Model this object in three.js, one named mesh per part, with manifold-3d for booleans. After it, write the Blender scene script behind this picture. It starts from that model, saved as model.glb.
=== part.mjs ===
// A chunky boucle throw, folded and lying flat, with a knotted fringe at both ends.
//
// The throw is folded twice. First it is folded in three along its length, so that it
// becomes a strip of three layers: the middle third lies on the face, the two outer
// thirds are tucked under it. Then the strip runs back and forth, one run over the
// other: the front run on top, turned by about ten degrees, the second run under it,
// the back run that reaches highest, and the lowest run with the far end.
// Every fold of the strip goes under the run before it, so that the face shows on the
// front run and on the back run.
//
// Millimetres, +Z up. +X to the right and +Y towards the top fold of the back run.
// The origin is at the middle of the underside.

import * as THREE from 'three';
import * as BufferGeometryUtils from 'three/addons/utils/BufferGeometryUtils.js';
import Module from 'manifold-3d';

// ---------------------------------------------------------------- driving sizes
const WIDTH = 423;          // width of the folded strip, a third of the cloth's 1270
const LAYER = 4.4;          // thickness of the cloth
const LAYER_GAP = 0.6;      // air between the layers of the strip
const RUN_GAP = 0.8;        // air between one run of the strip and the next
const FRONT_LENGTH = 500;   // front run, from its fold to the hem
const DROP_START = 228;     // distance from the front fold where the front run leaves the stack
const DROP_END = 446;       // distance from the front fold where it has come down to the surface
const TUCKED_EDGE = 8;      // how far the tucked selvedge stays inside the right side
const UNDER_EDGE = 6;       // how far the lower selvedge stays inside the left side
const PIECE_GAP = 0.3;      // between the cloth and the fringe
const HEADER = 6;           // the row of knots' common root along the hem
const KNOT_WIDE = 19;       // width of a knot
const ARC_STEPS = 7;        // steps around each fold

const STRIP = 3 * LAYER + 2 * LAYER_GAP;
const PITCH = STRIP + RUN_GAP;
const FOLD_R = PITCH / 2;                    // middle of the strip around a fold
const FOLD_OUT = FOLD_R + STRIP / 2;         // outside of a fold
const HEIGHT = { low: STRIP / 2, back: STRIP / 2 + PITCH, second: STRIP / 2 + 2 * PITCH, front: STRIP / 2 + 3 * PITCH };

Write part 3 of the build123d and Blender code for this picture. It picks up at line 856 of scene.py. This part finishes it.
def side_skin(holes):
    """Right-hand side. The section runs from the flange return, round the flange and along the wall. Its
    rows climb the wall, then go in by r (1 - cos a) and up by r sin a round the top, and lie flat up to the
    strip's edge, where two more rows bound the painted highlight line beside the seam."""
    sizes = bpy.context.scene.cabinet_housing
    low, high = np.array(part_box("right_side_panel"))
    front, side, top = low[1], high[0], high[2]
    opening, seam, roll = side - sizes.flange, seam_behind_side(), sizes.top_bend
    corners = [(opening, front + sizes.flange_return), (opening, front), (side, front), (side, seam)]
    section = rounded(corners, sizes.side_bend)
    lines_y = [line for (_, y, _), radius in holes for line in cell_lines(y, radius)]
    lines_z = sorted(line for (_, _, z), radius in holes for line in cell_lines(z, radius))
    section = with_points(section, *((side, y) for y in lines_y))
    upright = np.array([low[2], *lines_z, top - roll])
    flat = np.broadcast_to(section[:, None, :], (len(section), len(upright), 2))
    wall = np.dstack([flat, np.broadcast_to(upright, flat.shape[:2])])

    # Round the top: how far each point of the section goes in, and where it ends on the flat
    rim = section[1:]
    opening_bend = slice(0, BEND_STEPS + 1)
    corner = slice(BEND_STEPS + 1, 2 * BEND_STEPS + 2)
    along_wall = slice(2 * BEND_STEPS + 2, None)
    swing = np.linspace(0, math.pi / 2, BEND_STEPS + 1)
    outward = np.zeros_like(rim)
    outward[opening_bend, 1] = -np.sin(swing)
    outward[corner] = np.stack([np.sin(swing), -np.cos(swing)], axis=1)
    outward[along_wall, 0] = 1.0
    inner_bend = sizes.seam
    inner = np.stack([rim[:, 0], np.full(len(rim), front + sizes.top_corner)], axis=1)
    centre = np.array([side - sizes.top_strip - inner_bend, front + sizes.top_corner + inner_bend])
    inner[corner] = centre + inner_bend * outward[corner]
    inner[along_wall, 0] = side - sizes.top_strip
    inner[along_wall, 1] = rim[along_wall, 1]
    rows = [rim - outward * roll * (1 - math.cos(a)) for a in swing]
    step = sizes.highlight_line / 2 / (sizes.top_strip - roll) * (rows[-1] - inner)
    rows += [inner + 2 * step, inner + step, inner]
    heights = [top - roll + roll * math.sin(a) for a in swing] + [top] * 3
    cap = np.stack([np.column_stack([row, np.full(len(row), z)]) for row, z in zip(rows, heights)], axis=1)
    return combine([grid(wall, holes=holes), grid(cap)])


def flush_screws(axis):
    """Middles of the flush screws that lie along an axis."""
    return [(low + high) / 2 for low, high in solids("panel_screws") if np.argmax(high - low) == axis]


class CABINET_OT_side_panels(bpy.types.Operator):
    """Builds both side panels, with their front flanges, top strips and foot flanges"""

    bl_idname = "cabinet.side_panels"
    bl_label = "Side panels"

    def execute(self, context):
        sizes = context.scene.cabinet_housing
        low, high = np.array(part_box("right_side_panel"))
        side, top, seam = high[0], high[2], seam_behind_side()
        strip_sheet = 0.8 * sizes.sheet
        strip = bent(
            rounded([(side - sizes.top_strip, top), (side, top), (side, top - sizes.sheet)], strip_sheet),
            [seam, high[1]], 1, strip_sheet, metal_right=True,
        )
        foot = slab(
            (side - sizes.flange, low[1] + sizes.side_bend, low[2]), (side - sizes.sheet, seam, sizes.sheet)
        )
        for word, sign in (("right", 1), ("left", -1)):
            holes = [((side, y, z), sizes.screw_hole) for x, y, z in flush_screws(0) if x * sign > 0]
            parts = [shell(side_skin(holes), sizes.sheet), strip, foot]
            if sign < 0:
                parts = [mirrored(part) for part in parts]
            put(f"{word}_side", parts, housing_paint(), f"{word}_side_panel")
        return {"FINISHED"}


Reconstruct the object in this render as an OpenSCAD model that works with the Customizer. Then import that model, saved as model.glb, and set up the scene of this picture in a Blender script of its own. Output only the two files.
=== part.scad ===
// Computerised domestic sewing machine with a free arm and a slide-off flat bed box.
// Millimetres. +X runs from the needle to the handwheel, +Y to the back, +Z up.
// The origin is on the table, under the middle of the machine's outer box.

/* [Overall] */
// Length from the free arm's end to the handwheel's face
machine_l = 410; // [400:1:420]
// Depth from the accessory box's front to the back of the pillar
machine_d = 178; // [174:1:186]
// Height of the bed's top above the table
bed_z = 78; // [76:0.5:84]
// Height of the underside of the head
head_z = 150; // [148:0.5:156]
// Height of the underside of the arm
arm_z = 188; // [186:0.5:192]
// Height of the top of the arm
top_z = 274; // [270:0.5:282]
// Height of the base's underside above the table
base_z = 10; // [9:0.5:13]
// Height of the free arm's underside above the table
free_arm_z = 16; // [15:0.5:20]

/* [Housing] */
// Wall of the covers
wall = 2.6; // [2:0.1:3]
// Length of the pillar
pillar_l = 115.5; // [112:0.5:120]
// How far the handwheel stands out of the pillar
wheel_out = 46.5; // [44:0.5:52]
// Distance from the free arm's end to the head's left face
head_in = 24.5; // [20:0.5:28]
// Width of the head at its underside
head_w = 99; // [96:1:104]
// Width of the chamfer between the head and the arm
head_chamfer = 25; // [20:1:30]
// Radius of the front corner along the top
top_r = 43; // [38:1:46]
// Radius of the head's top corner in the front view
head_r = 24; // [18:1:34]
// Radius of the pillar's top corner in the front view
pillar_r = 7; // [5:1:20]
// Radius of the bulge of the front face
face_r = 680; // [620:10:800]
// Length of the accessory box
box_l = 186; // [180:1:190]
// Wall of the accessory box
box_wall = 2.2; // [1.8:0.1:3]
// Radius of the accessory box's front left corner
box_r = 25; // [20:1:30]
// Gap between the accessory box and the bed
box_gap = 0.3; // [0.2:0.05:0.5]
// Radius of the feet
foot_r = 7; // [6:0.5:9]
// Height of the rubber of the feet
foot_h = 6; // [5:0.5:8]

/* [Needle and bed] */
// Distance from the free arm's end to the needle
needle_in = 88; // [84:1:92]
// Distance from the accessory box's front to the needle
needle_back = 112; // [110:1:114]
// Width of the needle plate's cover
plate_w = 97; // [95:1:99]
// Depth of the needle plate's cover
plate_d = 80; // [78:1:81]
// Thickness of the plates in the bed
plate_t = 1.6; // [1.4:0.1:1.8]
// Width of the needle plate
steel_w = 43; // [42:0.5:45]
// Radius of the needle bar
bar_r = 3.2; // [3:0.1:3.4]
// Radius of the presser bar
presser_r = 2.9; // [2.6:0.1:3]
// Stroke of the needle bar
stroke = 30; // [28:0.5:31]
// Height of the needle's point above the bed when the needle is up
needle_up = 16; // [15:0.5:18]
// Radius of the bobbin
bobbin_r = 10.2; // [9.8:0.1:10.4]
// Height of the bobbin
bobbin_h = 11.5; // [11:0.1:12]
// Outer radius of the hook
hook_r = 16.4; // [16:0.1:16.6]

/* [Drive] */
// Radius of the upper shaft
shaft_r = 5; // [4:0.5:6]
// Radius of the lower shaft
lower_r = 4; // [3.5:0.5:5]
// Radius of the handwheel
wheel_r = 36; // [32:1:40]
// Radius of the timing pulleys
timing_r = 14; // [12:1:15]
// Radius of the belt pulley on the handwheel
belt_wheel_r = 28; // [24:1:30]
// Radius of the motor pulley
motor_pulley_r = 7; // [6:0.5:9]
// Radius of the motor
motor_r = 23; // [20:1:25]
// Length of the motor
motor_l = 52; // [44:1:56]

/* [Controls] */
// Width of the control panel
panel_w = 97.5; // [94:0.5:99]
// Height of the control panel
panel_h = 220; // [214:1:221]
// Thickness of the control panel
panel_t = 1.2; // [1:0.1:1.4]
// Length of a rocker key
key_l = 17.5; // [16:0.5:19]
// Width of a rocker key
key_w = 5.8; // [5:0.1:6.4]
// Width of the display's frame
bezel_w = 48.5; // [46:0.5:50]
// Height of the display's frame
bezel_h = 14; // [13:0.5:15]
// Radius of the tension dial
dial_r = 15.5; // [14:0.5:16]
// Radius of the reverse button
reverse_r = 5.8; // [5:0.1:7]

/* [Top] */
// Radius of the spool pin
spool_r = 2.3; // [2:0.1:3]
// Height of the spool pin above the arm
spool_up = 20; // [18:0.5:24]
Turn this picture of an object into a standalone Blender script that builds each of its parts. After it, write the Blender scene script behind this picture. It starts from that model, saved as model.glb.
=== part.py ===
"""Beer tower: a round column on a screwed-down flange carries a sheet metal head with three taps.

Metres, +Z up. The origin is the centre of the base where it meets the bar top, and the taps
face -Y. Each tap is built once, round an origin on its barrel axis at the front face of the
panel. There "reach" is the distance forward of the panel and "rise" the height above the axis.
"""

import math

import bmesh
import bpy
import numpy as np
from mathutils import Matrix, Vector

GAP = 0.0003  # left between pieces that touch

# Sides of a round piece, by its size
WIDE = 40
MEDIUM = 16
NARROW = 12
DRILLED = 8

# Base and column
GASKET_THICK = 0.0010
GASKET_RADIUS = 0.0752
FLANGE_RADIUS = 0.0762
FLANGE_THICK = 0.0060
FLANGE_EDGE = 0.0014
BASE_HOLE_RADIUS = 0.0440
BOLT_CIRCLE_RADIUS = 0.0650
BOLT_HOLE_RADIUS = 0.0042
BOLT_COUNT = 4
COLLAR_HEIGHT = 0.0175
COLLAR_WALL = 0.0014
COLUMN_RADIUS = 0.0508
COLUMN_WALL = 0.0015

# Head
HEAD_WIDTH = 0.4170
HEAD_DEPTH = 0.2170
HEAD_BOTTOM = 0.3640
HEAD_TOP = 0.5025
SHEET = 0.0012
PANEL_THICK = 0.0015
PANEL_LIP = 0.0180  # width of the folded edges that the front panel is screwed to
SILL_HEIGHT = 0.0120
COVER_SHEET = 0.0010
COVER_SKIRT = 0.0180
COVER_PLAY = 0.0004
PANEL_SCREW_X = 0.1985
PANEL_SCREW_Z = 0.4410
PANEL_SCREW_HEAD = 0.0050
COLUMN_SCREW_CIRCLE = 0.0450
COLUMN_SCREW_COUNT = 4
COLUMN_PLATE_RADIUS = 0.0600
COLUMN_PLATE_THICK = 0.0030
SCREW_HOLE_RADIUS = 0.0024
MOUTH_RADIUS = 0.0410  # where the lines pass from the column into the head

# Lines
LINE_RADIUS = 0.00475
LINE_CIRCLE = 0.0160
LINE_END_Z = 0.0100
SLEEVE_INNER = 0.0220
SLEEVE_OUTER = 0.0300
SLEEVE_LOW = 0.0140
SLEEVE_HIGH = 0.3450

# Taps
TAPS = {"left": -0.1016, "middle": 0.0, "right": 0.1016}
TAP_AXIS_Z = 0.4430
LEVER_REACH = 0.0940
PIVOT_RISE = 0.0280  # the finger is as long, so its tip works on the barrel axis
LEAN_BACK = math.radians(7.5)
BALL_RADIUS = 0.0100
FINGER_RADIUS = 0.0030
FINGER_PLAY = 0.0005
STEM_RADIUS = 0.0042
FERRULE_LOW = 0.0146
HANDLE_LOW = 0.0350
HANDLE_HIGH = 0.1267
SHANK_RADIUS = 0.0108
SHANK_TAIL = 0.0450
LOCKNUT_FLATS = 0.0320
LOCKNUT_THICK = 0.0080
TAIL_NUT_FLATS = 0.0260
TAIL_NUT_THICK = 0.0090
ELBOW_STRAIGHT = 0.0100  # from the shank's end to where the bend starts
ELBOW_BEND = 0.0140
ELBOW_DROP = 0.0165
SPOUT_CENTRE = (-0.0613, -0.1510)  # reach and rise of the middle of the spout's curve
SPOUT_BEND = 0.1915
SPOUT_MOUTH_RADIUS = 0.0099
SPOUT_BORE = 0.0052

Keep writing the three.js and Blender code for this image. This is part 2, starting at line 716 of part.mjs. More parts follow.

(TASK DESCRIPTION):
Extract the lines from the line with "Turn this picture" through the line with "import math". Keep both of those lines, copy everything exactly, and add nothing.

(EXERCISE SOLUTION):
Turn this picture of an object into a standalone Blender script that builds each of its parts. After it, write the Blender scene script behind this picture. It starts from that model, saved as model.glb.
=== part.py ===
"""Beer tower: a round column on a screwed-down flange carries a sheet metal head with three taps.

Metres, +Z up. The origin is the centre of the base where it meets the bar top, and the taps
face -Y. Each tap is built once, round an origin on its barrel axis at the front face of the
panel. There "reach" is the distance forward of the panel and "rise" the height above the axis.
"""

import math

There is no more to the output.